= San Pasqual, San Diego County, California =

Ghost town in California, USA

San Pasqual, the Kumeyaay pueblo, in San Diego County, California, that was once located in the San Pasqual Valley and for which the valley is named.

In pre-Hispanic times the Kumeyaay had lived for centuries in the San Pasqual Valley. Following the closing of the missions by the Mexican government in 1833, the Kumeyaay moved back to their San Pasqual Valley and the Kumeyaay pueblo of San Pasqual was established on November 16, 1835.
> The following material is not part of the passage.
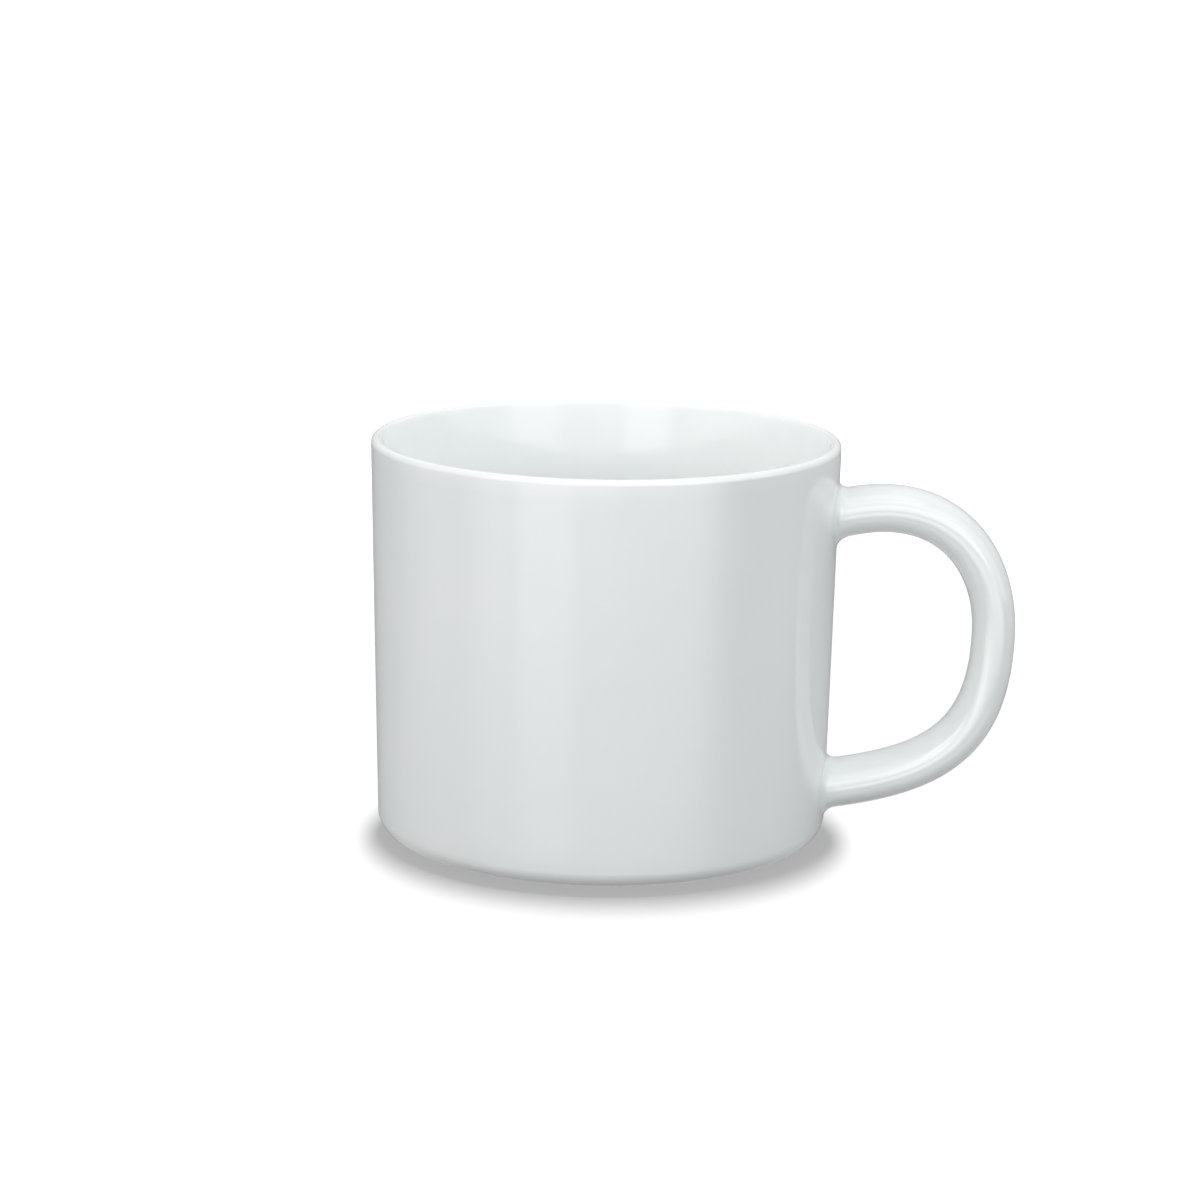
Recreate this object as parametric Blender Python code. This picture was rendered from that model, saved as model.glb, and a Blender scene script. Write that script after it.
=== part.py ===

The village of San Pasqual was a stop on the road between San Diego and Sonora from the late 1820s. The road ran from San Diego to Rancho Santa Maria de Los Peñasquitos then 16 miles to the village, then turned south and up to the ridge line bordering the south side of the valley, then eastward into the Santa Maria Valley (through what became Rancho Valle de Pamo, and later modern Ramona) and on to Santa Ysabel for a distance of 18 miles. The road went on to San Jose Valley, Vallecito, across the Colorado Desert, to cross the Colorado River into Sonora. From the time of the California gold rush San Pasqual became a stop on the main road for wagon and stagecoach traffic following the American Conquest of California.

The Kumeyaay of San Passqual were evicted from their land and homes in 1878 by San Diego County authorities. They have become known as the San Pasqual Band of Diegueno Mission Indians

The only remnant of the village is the small graveyard east of the San Diego Archaeological Center on the north side of State Highway 78.